As an example - say the pitchers mound is at 6 o'clock and the plate is at 12 o'clock - On an inside pitch the direction of pull of the top hand is in tight, say at 1 o'clock, the back elbow will come almost straight down to the batters side before little rotation of the shoulders can occur. The pulling back of the back-hand keeps the lead-arm across the chest and generates a tight hand-path and thus a low-load resistance to shoulder rotation. The back elbow coming fairly straight down with little body rotation means less top-hand-torque was developed and the batters finishes the swing with a lot lead shoulder pull and bottom-hand-torque.
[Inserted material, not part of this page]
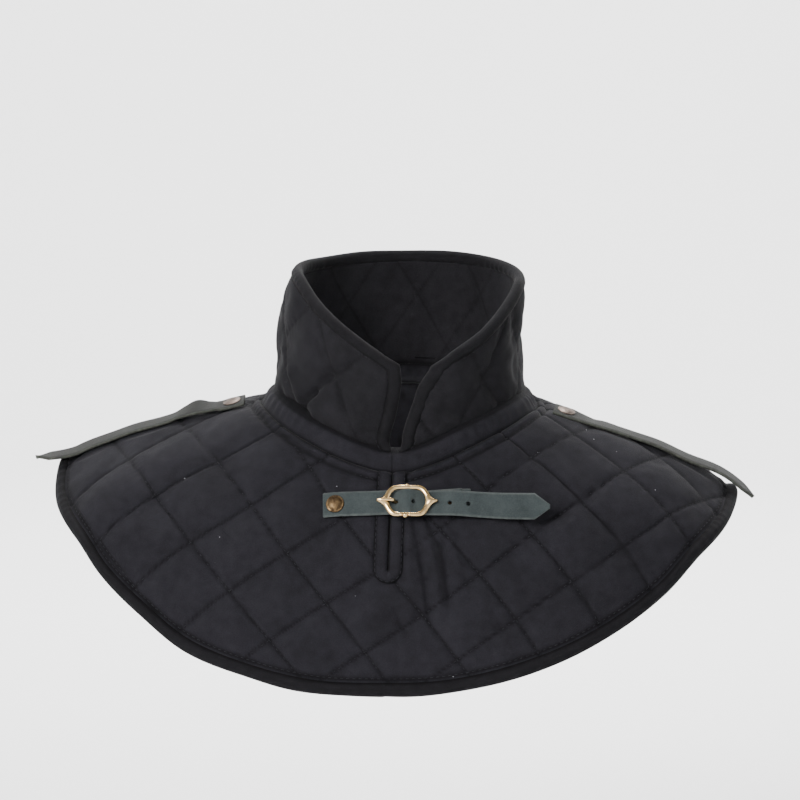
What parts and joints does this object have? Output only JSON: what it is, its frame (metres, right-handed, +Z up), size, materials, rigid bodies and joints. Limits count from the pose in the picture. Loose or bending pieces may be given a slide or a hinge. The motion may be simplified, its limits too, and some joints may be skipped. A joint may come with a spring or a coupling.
{
  "type": "padded arming collar",
  "caption": "Quilted padded arming collar: stand-up neck collar on a round shoulder mantle, closed by a buckled strap.",
  "frame": {"origin": "middle of the wearer's neck, level with the collar's foot at the sides, as neck_seat", "axes": "+X towards the side that is on the right when seen from the front, -Y towards the front, +Z up"},
  "size_m": [0.5435, 0.2893, 0.3076],
  "materials": {
    "quilted_cloth": "matt black quilted cotton",
    "binding_cloth": "matt black cotton binding",
    "strap_leather": "grey green suede leather",
    "shoulder_leather": "dark grey green leather",
    "brass": "polished cast brass",
    "aged_brass": "tarnished brass"
  },
  "bodies": {
    "root": {"mantle": "quilted_cloth", "hem_binding": "binding_cloth", "slit_binding": "binding_cloth", "neck_band": "quilted_cloth", "collar": "quilted_cloth", "collar_binding": "binding_cloth", "front_strap": "strap_leather", "buckle_frame": "brass", "buckle_prong": "brass", "buckle_tab": "strap_leather", "front_rivet": "aged_brass", "buckle_tab_rivet": "aged_brass", "shoulder_strap_left": "shoulder_leather", "shoulder_rivet_left": "aged_brass", "shoulder_strap_right": "shoulder_leather", "shoulder_rivet_right": "aged_brass"}
  },
  "joints": []
}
On a pitch more in the middle 2/3's of the plate, the pull of the top hand is more straight-away - or at 12 o'clock. With a more straight-away pull, the shoulders rotate a few degrees as the back elbow lowers to the batter's side allowing a greater amount of top-hand-torque to be applied. This direction of pull also causes the lead arm to cast slightly away from the chest and generates a somewhat wider hand-path. A wider hand-path generates greater bat speed and a higher load resistance to rotation. Less shoulder rotation means less bottom-hand-torque. So on the pitch in the mid-part of the plate, what we wind up with is greater bat speed from a wider hand-path and more balance between bottom and top-hand-torque being applied.

On recognizing an outside pitch, the batters pull of the top hand is more away from center - or at 11 o'clock. This direction of pull causes the back elbow to sweep some distance before full body rotation begins and the elbow lowers. This allows top-hand-torque to be applied over a much greater portion of the swing. This direction of pull also causes the lead arm to cast out farther and develops a wide hand-path and thus a heavy resistant load to rotation. The greater load limits shoulder rotation which equates to less bottom-hand-torque being applied. So, on the outside pitch the swing produces a wide hand-path with a lot of top-hand-torque and little bottom-hand-torque. - With less shoulder rotation on outside pitches, the lead leg may not be fully extended while the back-arm becomes more extended.

>> The front knee seemed to bent on that swing, and a tape my mother made of the home run McGwire hit--which I saw personally at Shea--showed McGwire making contact with a firm, but bent front leg rotating in a circular pattern (my mother taped it while I was away).
> Any thoughts on this Jack? Now that I have given example how a person can hit the ball a long way with a firm, bent, rotating front leg at impact, are you still going to argue that the front leg must be locked at contact? <<<


Good observation and Question --- I do not think of the front leg as being "locked" at contact. I think it would be more accurate to think of the leg as being fully rotated and extended. A fully extended lead leg indicates a full rotation of the hips and shoulders were required for the swing. This is usually true for pitches from the-middle-in where a tight hand-path is needed to get the meat of the bat on the ball and much of the bat speed is generated from bottom hand torque. To apply maximum bottom hand torque, the lead shoulder needs to be pulling back toward the catcher at contact. This requires the full rotation and extension of the front leg. In this case the hips rotate about 90 degrees and the shoulders about 120 degrees.

On outside pitches the hands must take a wider path to get the meat of the bat on the ball. This means the lead shoulder can not rotate as far. On pitches on the outside part of the plate, the shoulders rotate about 70 or 90 degrees and the hips around 60 degrees or so. Therefore, full extension of the lead leg would not be required to rotate the hips to that point."